Access to health care and the quality of care received differs starkly based on the patient’s socioeconomic status, rural or urban residence, immigration status, and other social determinants of health. Even when adjusting for these factors, a patient’s race, ethnicity, gender identity, age, sexual orientation, and disability status are strongly correlated with the receipt of appropriate care as well as overall health outcomes. These differences have been attributed to structural and cultural barriers, provider biases, and sometimes outright discrimination, among other causes. Several existing legal and policy efforts designed to ameliorate these inequities—including Section 1557 and other provisions of the Affordable Care Act, the Americans with Disabilities Act, and key provisions of Medicaid—are now in flux.
This symposium will explore the ways in which law and policy contribute to health inequities as well as how they might be addressed. It will also bring together three mission-based programs at Creighton University School of Law—health law and policy, poverty law, and immigration law. An interdisciplinary group of speakers, including both scholars and practitioners, will address the ways in which we can ethically continue to chip away at health inequities and discrimination with legal and public policy and public health tools.
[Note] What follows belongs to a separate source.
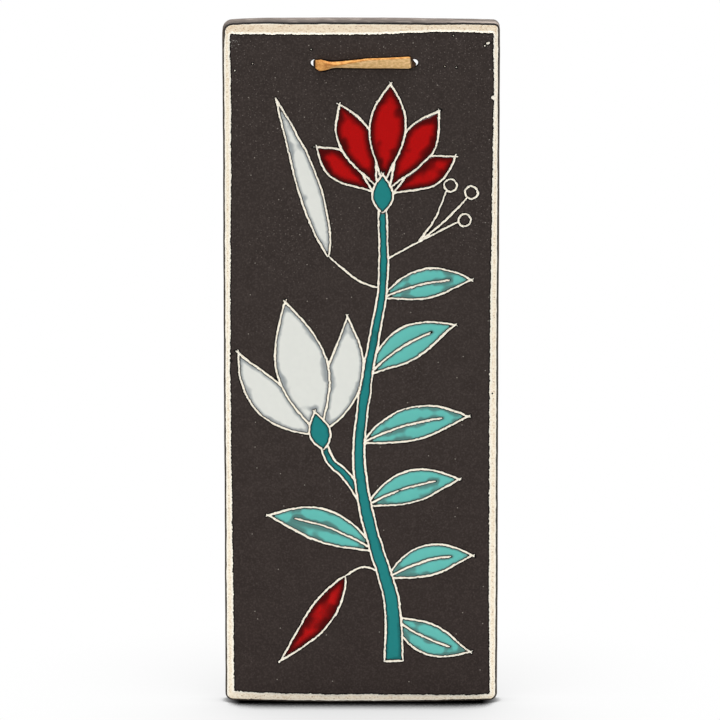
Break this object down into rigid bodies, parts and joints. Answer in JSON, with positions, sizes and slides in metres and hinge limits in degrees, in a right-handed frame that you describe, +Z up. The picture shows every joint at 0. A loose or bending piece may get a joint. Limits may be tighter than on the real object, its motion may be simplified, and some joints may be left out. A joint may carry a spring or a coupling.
{
  "type": "decorative wall plaque",
  "caption": "Tall ceramic wall plaque with a scraped and glazed plant picture, hung by a flat leather lace threaded through its top and tied behind.",
  "frame": {"origin": "on the plaque's flat back, on its centreline and level with the lace holes, where a nail under the lace holds it up", "axes": "+Z up the plaque's height, +X to the right as seen from the front, +Y backwards into the wall; the picture faces -Y"},
  "size_m": [0.118, 0.0217, 0.3],
  "materials": {
    "glazed_clay": "matt",
    "lace_leather": "matt"
  },
  "bodies": {
    "root": {"plaque": "glazed_clay", "hanging_lace": "lace_leather"}
  },
  "joints": []
}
The symposium will begin with a keynote presentation by nationally recognized expert and Nebraska native, Daniel Dawes. Mr. Dawes has been on the forefront of shaping a number of federal laws, including Mental Health Parity Act, the Genetic Information Nondiscrimination Act, the Americans with Disabilities Act Amendments Act, and the Affordable Care Act. He is also the author of 150 Years of Obamacare and the founder of the Health Equity Leadership & Exchange Network. The keynote will provide an overview of health equity issues in the United States and the role of law and policy in addressing the issue.
Panel discussions will follow, addressing, among other issues, 1) the impact of poverty and geography on access to health care, adequacy of coverage, and health outcomes, 2) immigration status and country of national origin as independent determinants of health care access and quality, 3) race-based and disability-based disparities and discrimination in health care provision and coverage, and 4) the particular challenges to receipt of appropriate care for members of the LGBTQIA community and the evolution of judicial and regulatory decisions on sex and gender based discrimination.
Lawyers and students
Creighton University School of Law
Creighton University Office of Continuing Education
TePoel Lecture Series
The TePoel Lecture Series is named in honor of Dean Louis TePoel, teacher, scholar, and academic administrator, who served on the Creighton Law School Faculty from 1907 to 1947 and as Dean from 1920 to 1947. Inaugurated in 1975 with a lecture given by Professor Harold J. Berman of the Harvard Law School, the series has featured many legal scholars of national and international reputation. The Law School takes great pride in the TePoel Lecture Series. It is a primary means by which Creighton continues to provide its students and the Omaha community with the best in legal education.
CLE credit for this symposium is pending in Nebraska and Iowa.